Lorman resident Hystercine Rankin has been named a 1997 National Endowment for the Arts National Heritage Fellow. National Heritage Fellowships are the NEA's most prestigious honor in folk and traditional arts. Rankin, a master quilter and teacher at Mississippi Cultural Crossroads in Port Gibson, was honored for her achievement along with 10 other master artisans and musicians at a White House ceremony on September 23, 1997.

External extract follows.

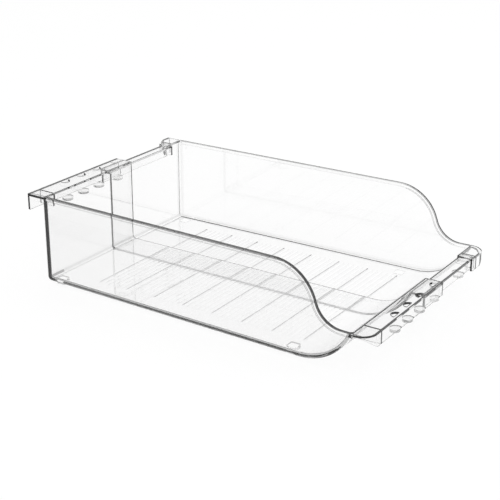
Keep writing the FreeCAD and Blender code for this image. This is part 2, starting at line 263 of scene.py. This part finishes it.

Rankin learned her quilting technique and patterns at age 12 from her grandmother and other women in her community. When she married in her late teens, she and her husband, Ezekiel, raised seven of her siblings left by the death of her mother from cancer; when they grew up and left home she raised seven more of her own children. As each child left home she gave them one of her handmade quilts to take with them. At first she quilted only for the utilitarian purpose of keeping her family warm, but when she was invited in 1981 to be a resident artist in her local junior high school she began to consider the artistic dimension of her work. Her creatively patterned quilts include her memory quilts that portray her childhood memories of cotton picking, plowing with a mule, going to church in a horse-drawn wagon, and grieving over the murder of her father by a white man who was never convicted.
For the past 15 years, Rankin has been teaching quilting to others. She has exhibited and demonstrated her quilting throughout the South, including a 1992 exhibit at Mississippi Cultural Crossroads entitled Visions and Dreams: A One Woman Show. In 1996 she and her quilts were featured at the Smithsonian's Festival of American Folklife.